Uganda will top the list on the fastest growing economies in the world by 2025 according to a report released by Harvard University Center for International Development CID last week. The Economic Complexity Global Growth Projections: Predicted Annual Growth Rate to 2025 shows that Ugandas economy will be growing at a 7.73 percent rate followed by India growing at a 7.72 percent.
The economic complexity global growth projections showing Uganda's Position
Uganda will top the list on the fastest growing economies in the world by 2025 according to a report released by Harvard University Center for International Development (CID) last week.

 

The Economic Complexity Global Growth Projections: Predicted Annual Growth Rate to 2025 shows that Uganda's economy will be growing at a 7.73 percent rate followed by India growing at a 7.72 percent.

 

"India and Uganda top the list of the fastest growing economies to 2025, at 7.7 percent annually, but for different reasons.

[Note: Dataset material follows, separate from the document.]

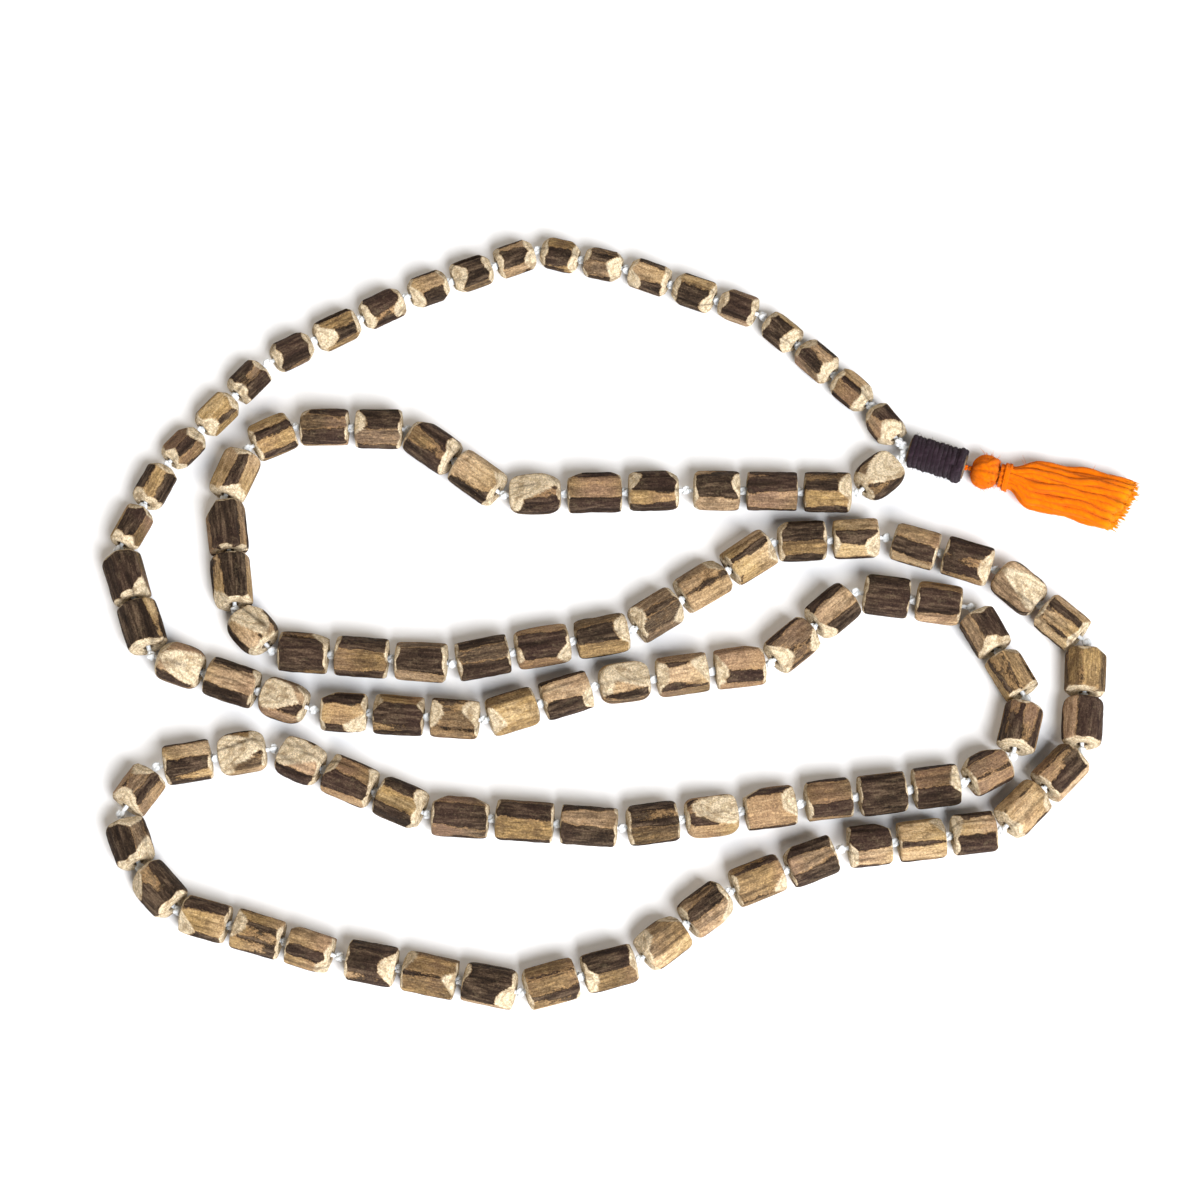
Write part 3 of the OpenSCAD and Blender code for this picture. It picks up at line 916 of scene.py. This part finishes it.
def tassel_skirt(material):
    """Plied yarns from the tie to a slanting, ragged cut, lying flat on the surface."""
    rng = np.random.default_rng(33)
    solid = np.concatenate(solids("tassel_skirt"))
    low, high, _, _ = reach(solid, SWIVEL, TASSEL)
    across = (solid - SWIVEL) @ ACROSS
    half_width = (across.max() - across.min()) / 2
    top = solid[:, 2].max()
    _, tie_high, neck, _ = reach(solids("tassel_tie")[0], SWIVEL, TASSEL)
    start, flare = low - 0.6, tie_high + 0.4
    rest = SWIVEL[2]
    builder = Builder()
    thick = SKIRT_YARN_RADIUS
    for u, v in disc_spots(SKIRT_YARNS):
        edge = (high - 0.2) + 0.25 * (u * half_width) - 1.5 + rng.uniform(-0.9, 0.6)
        along = np.linspace(start, edge, 44)
        open_share = np.clip((along - flare) / 4.2, 0, 1)
        open_share = open_share * open_share * (3 - 2 * open_share)
        late = np.clip((along - flare) / (high - flare), 0, 1)
        bundle = neck - 0.3
        wide = bundle + (half_width * (0.85 + 0.15 * late) - thick - bundle) * open_share
        tall = bundle + (top / 2 - thick - bundle) * open_share
        middle = rest + (top / 2 - 0.12 - rest) * open_share
        sway = 0.32 * np.sin(0.32 * along + rng.uniform(0, ANY_ANGLE))
        sway = sway + 0.16 * np.sin(0.8 * along + rng.uniform(0, ANY_ANGLE))
        lift = 0.18 * np.sin(0.45 * along + rng.uniform(0, ANY_ANGLE))
        size = BOUND_YARN_RADIUS + (thick - BOUND_YARN_RADIUS) * np.clip((along - flare + 1.0) / 6.0, 0, 1)
        size = size * (1 + 0.05 * np.sin(1.1 * along + rng.uniform(0, ANY_ANGLE)))
        size[-1] *= 0.72
        height = middle + tall * v + lift * open_share
        height = np.maximum(height, size + 0.02)
        path = in_tassel(along, wide * u + sway * open_share, height - rest)
        tip = np.clip((along - edge + 3.2) / 3.2, 0, 1) ** 2
        add_yarn(builder, path, size, 4.4 + rng.uniform(-0.6, 0.6), 2, 0.09, 14, tip=tip,
                 tone=rng.uniform(0, 1) ** 2, seed=rng.uniform(0, 3), shade=0.3)
        ahead = unit(path[-1] - path[-4])
        for _ in range(TIP_HAIRS):
            side = unit(rng.normal(0, 1, 3))
            begin = path[-1] - 0.5 * ahead + 0.55 * size[-2] * side
            t = np.linspace(0, 1, 5)[:, None]
            hair = begin + rng.uniform(0.8, 1.7) * t * unit(ahead + 0.35 * side)
            hair[:, 2] = np.maximum(hair[:, 2], 0.08)
            add_yarn(builder, hair, np.array([0.12, 0.12, 0.1, 0.08, 0.03]), 3.0, 1, 0.0, 5,
                     tip=np.ones(5), seed=rng.uniform(0, 3))
    paths = [part for part in builder.points if len(part) > 400]

    def spot():
        part = paths[rng.integers(len(paths))]
        place = part[rng.integers(len(part))]
        out = place - in_tassel((place - SWIVEL) @ TASSEL, 0.0, 0.0)
        return place, unit(out + (0, 0, 0.001))

    add_fuzz(builder, 520, rng, spot, 0.5, 1.8, 0.034)
    builder.piece("skirt_yarns", material, BODY_OF_NODE["tassel_skirt"], "tassel_wool", "tassel_skirt")


# ---------------------------------------------------------------- stage

# Half the floor's side. Further out the lights would leave it dark in low views
FLOOR_REACH = 0.8


def make_floor():
    mesh = bpy.data.meshes.new("floor")
    half = FLOOR_REACH
    corners = [(-half, -half, 0), (half, -half, 0), (half, half, 0), (-half, half, 0)]
    mesh.from_pydata(corners, [], [(0, 1, 2, 3)])
    mesh.materials.append(floor_material())
    floor = bpy.data.objects.new("floor", mesh)
    bpy.context.scene.collection.objects.link(floor)


make_camera()
make_light()
make_floor()
WOOL = yarn_material("orange_wool", (0.64, 0.105, 0.0), (0.80, 0.165, 0.0), (0.93, 0.235, 0.0),
                     (0.98, 0.31, 0.002), 0.00035, 1.0, 0.04)
TIE = yarn_material("tie_wool", (0.45, 0.05, 0.0), (0.76, 0.15, 0.0), (0.9, 0.22, 0.002),
                    (1.0, 0.30, 0.004), 0.00025, 1.2, 0.04)
COTTON = yarn_material("white_cotton", (0.52, 0.55, 0.57), (0.84, 0.87, 0.89), (0.95, 0.96, 0.97),
                       (0.95, 0.96, 0.97), 0.00012, 2.0, 0.1)
DARK = yarn_material("dark_winding", (0.006, 0.003, 0.005), (0.024, 0.012, 0.019), (0.075, 0.045, 0.062),
                     (0.09, 0.06, 0.075), 0.0003, 1.6, 0.06)
bead_runs(bead_material())
threads(COTTON)
guru_winding(DARK)
tassel_head(WOOL)
tassel_tie(TIE)
tassel_knot(TIE)
tassel_skirt(WOOL)
core = frame["nodes"]["guru_core"]
core.data.materials.clear()
core.data.materials.append(core_material())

Uganda joins other East African countries—including Kenya and Tanzania—in the top 10 fastest growing countries, though a significant fraction of that growth is due to rapid population growth," the report says.

   

It further states that on a per capita basis, Uganda is the only East African country that remains in the top 10 in the growth projections, “though at 4.5 percent annually its prospects are more modest."

 

Center for International Development researchers attribute India's rapid growth prospects to the fact that the country is particularly well positioned to continue diversifying production into new areas, given the capabilities accumulated to date. "India has made inroads in diversifying its export base to include more complex sectors, such as chemicals, vehicles, and certain electronics," the report says.

 

The International Monetary Fund (IMF) report in May projected that Uganda could achieve a 6.5 percent growth by 2021 but warns that it will be anchored by investment and infrastructure and oil sector dividends.

 

"Infrastructure and oil sector investments could yield growth of 6 to 6.5 percent over the next three to four years. However, weak implementation of public investment and regional developments including conflicts and possible disruptions during upcoming elections could undermine growth, according to the IMF report.

  

The report says “uncertainty persists over when oil production will commence and the phasing of investment in the sector."

 

Harvard researchers predict that economic growth in emerging markets will continue to outpace that of advanced economies. The projections are optimistic about new growth hubs in East Africa and new segments of Southeast Asia, led by Indonesia and Vietnam.

 

"The growth projections are based on measures of each country's economic complexity, which captures the diversity and sophistication of the productive capabilities embedded in its exports and the ease with which it could further diversify by expanding those capabilities," the reports says.

 

It says growth projections highlight that economic growth fails to follow one easy pattern or rule system. The countries that are expected to be the fastest growing - India, Turkey, Indonesia, Uganda, and Bulgaria - are diverse in all political, institutional, geographic and demographic dimensions.  But the common fact among these countries is; "a focus on expanding the capabilities of their workforce that leaves them well positioned to diversify into new products, and products of increasingly greater complexity."